== EXERCISE AIM ==
Extract each line where the string "joints" shows up.

== Rows from an object dataset ==
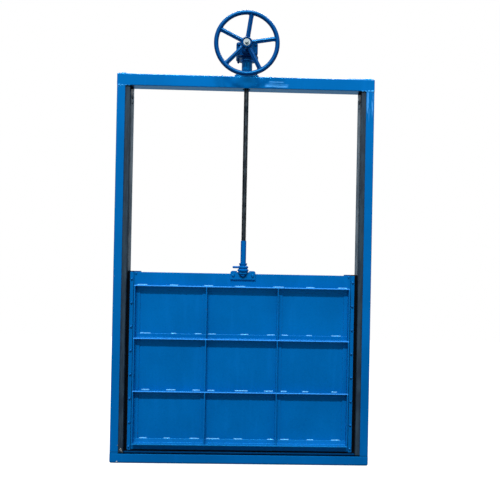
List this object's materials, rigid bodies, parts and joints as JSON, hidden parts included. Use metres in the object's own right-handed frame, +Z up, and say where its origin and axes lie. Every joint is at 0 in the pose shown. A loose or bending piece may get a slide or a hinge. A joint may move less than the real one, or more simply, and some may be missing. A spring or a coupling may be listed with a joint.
{
  "type": "wall-mounted sluice gate with rising stem and handwheel",
  "caption": "Blue steel sluice gate: a tall frame, a ribbed leaf that slides in it, a rising stem, and a bevel gearbox with a spoked handwheel on the top beam.",
  "frame": {"origin": "on the frame's flat back face, at the gate's centre line and the underside of the sill", "axes": "+X to the right seen from the front, +Y into the wall, +Z up along the stem"},
  "size_m": [2.03, 0.378, 3.501],
  "materials": {
    "blue_paint": "satin",
    "leaf_paint": "satin",
    "blue_casting": "satin",
    "guide_polymer": "matte",
    "seal_strip": "satin",
    "black_rubber": "matte",
    "stem_steel": "greased",
    "plated_steel": "plated"
  },
  "bodies": {
    "frame": {"left_jamb": "blue_paint", "left_front_guide": "guide_polymer", "left_seal_face": "seal_strip", "left_lip_seal": "seal_strip", "right_jamb": "blue_paint", "right_front_guide": "guide_polymer", "right_seal_face": "seal_strip", "right_lip_seal": "seal_strip", "sill_beam": "blue_paint", "sill_seat": "blue_paint", "top_beam": "blue_paint", "pedestal_base": "blue_paint", "pedestal_pipe": "blue_paint", "pedestal_flange": "blue_paint", "gearbox_housing": "blue_casting", "gearbox_cover": "blue_casting", "bearing_cover": "blue_casting"},
    "gate_leaf": {"skin_plate": "leaf_paint", "row_rib_1": "leaf_paint", "row_rib_2": "leaf_paint", "row_rib_3": "leaf_paint", "row_rib_4": "leaf_paint", "column_rib_1": "leaf_paint", "column_rib_2": "leaf_paint", "column_rib_3": "leaf_paint", "column_rib_4": "leaf_paint", "left_side_seal": "black_rubber", "left_side_bar": "leaf_paint", "left_top_pad": "leaf_paint", "right_side_seal": "black_rubber", "right_side_bar": "leaf_paint", "right_top_pad": "leaf_paint", "bottom_seal": "black_rubber", "stem": "stem_steel", "stem_sleeve": "blue_paint", "stem_collar": "blue_paint", "lock_ring": "blue_paint", "stem_nut": "blue_paint", "foot_nut": "blue_paint", "stem_bracket": "blue_paint"},
    "handwheel_body": {"handwheel": "blue_casting", "input_shaft": "plated_steel", "hub_washer": "plated_steel", "hub_nut": "plated_steel"}
  },
  "joints": [
    {"name": "leaf_lift", "type": "slide", "parent": "frame", "child": "gate_leaf", "axis": [0, 0, 1], "range_m": [0, 1.35]},
    {"name": "handwheel_turn", "type": "hinge", "parent": "frame", "child": "handwheel_body", "pos_m": [0, -0.32, 3.251], "axis": [0, -1, 0], "continuous": true}
  ],
  "couplings": [
    {"joint": "handwheel_turn", "follows": "leaf_lift", "rad_per_m": 2094.4}
  ]
}
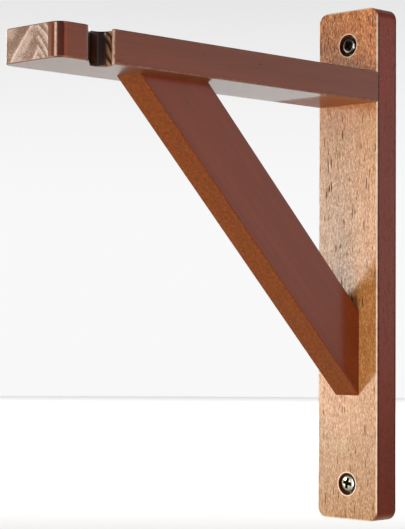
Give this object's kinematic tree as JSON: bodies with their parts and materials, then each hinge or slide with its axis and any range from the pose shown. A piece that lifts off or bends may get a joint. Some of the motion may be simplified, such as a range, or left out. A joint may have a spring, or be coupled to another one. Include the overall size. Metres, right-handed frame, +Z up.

== WORKED SOLUTION ==
List this object's materials, rigid bodies, parts and joints as JSON, hidden parts included. Use metres in the object's own right-handed frame, +Z up, and say where its origin and axes lie. Every joint is at 0 in the pose shown. A loose or bending piece may get a slide or a hinge. A joint may move less than the real one, or more simply, and some may be missing. A spring or a coupling may be listed with a joint.
  "joints": [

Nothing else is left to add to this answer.